Christian, who not only grew up Catholic but worked as a cantor in Catholic services from her youth into her early 30s, comes to this material with some authority, as well as with a mix of reverence and questing skepticism. When I spoke to her recently about the creation and meaning of “Terce,” she began by telling me about her upbringing in the South, in both Natchez, Miss., and New Orleans, where Catholicism is infused with African and Haitian traditions and ghosts are matter-of-factly real. It’s the kind of place, she said, where the owner of a local bowling-and-music hot spot has a shrine to Mary in his back room, which is what led Christian to utter the remarkable sentence, “My mama went to a novena service at the Rock ’N’ Bowl.”

That explains a lot about how she ended up making work that effortlessly braids religious forms and content with secular concerns. But it doesn’t entirely explain the impulse behind “Terce.” The way Christian described it, the piece sprang from questions about her inherited faith tradition.

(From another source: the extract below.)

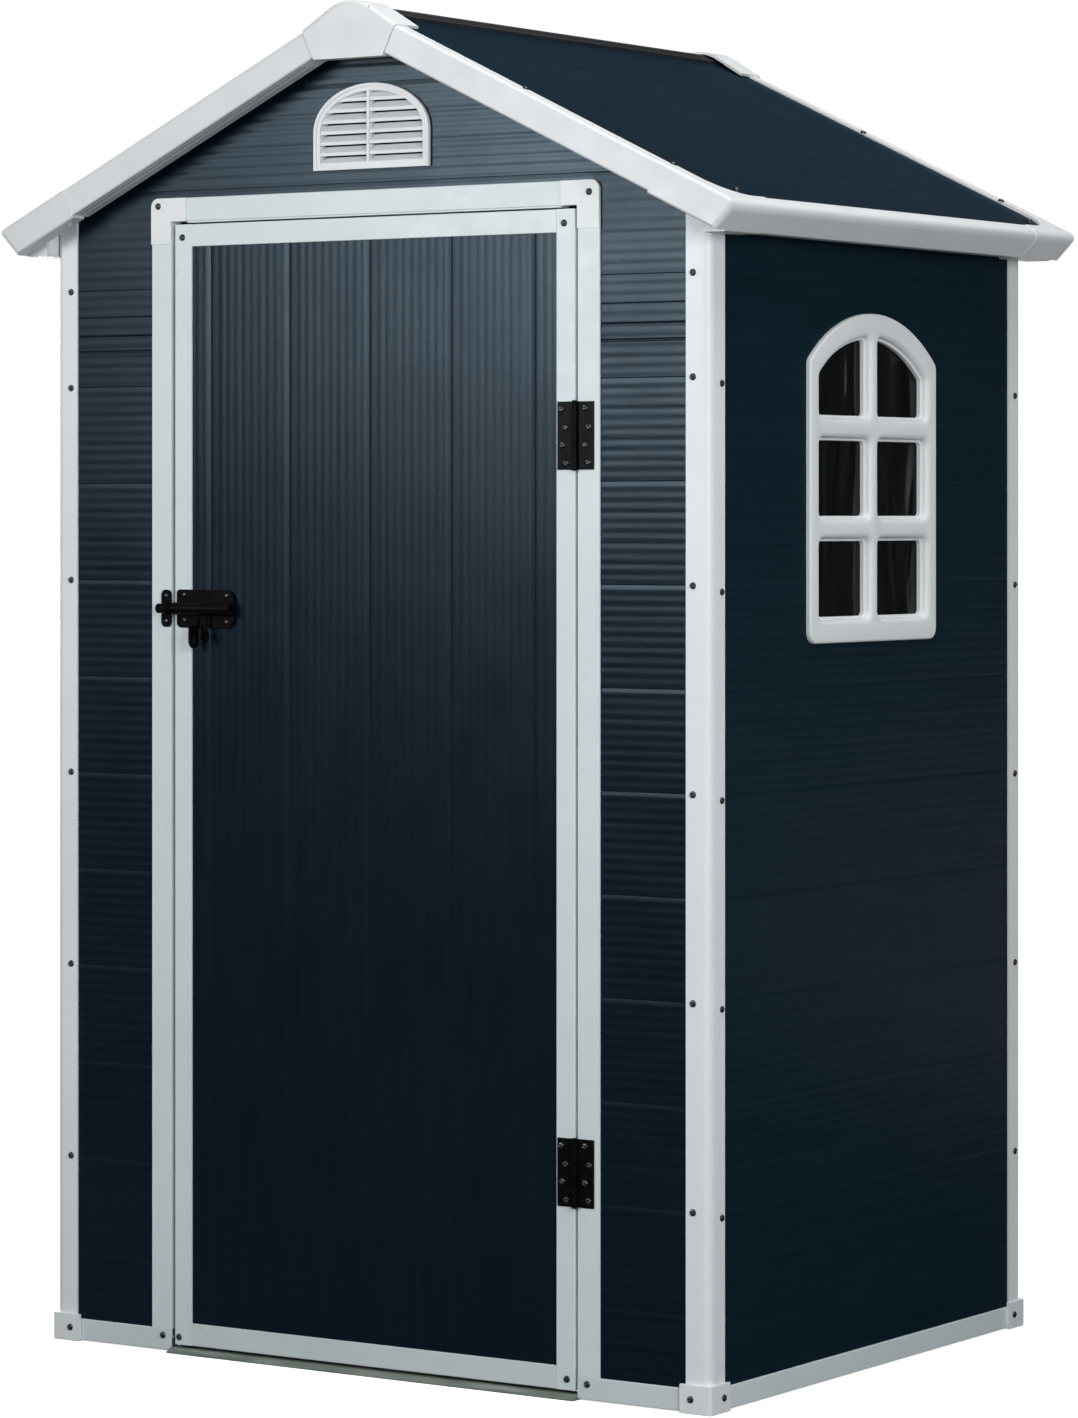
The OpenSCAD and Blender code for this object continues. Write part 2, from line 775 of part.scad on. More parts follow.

“It came from feeling alienated from a creator who did not understand how a woman moves socially through the world and the hardships that come with that,” she said. Articulating a common critique of patriarchal Christianity, even or especially when bundled with veneration of the Blessed Virgin, she said, “It feels like we subsumed all of these ideas of feminine wildness and fertility and bounty and alignment with nature in the early church to focus on how to tame those things, to take dominion over creation, over the earth, to govern people and make the wildness of women subservient to that.”

The theater is one place where a collective search is still possible, both among performers and audiences.

This in turn led her to look into the literature and history of goddess cultures, and into the writings of Julian of Norwich, a 12th-century mystic often credited as the first in the Western Christian tradition to articulate the image of God as a mother. Other inspirations for “Terce” included the popular 14th-century saint Hildegard von Bingen and Robin Wall Kimmerer, a Potawatomi elder and author of Braiding Sweetgrass, a book Christian described as being “about seeing eye to eye with nature, and about a gift economy with both people and with nature.”

Christian confessed that she now considers herself neither a believer nor an atheist but “a cynic,” both in the word’s popular sense and in the Greek philosophical tradition of countercultural asceticism. She said that an “active, deep searching for divine guidance” still infuses her work, because it’s what she needs—and what she said she misses from the church.

“I find that when I go back to the Catholic church, it doesn't feel active in the asking of the questions. It feels like we’re doing it because this is what we do,” she said. “I’m sure that people with strong faith have a private practice where they’re truly asking questions, but it doesn’t feel like we’re doing that in community. So I’m really interested in making a place where cynics like myself can ask those questions.”

Like certain religious ceremonies, “Terce” both instantiates and requires presence, immanence, incarnation.

The theater is one such place, where a collective search is still possible, both among performers and audiences.

“Theater is always about the investigation—at least the rooms that I try to curate,” she said. “It’s about the process of finding what the piece is, and that remains a growing thing throughout the run. Keeping that kind of ritualism alive makes me believe in the theater.”

Well, not all kinds of theater.

“Musical theater right now feels kind of stagnant,” she said, apologizing for getting on a “soapbox” about it. “There’s not a lot of it that is reaping the full potential of the medium. You can kind of do everything when you involve all of the senses—or theoretically, you should be able to.”

“Terce,” an invigorating sensory hybrid, may point one way forward. It is presented by New York experimental mainstay HERE Arts Center as part of an annual festival called Prototype, which is billed as a platform for new opera, though it has increasingly programmed pieces that stretch that definition. Christian’s work, like that of Meredith Monk before her, is music as theater, its tight harmonies and meticulous fugues alternating with open-ended grooves and loosely embodied choreography (the director is Keenan Tyler Oliphant). While I am sure it could be enjoyed as a recording, it is expressly designed as a 360-degree, you-have-to-be-there experience.

In other words, like certain religious ceremonies, not to mention the revelations they are based on, “Terce” both instantiates and requires presence, immanence, incarnation. To paraphrase the title of a Sinatra song about God: That’s what church looks like to me.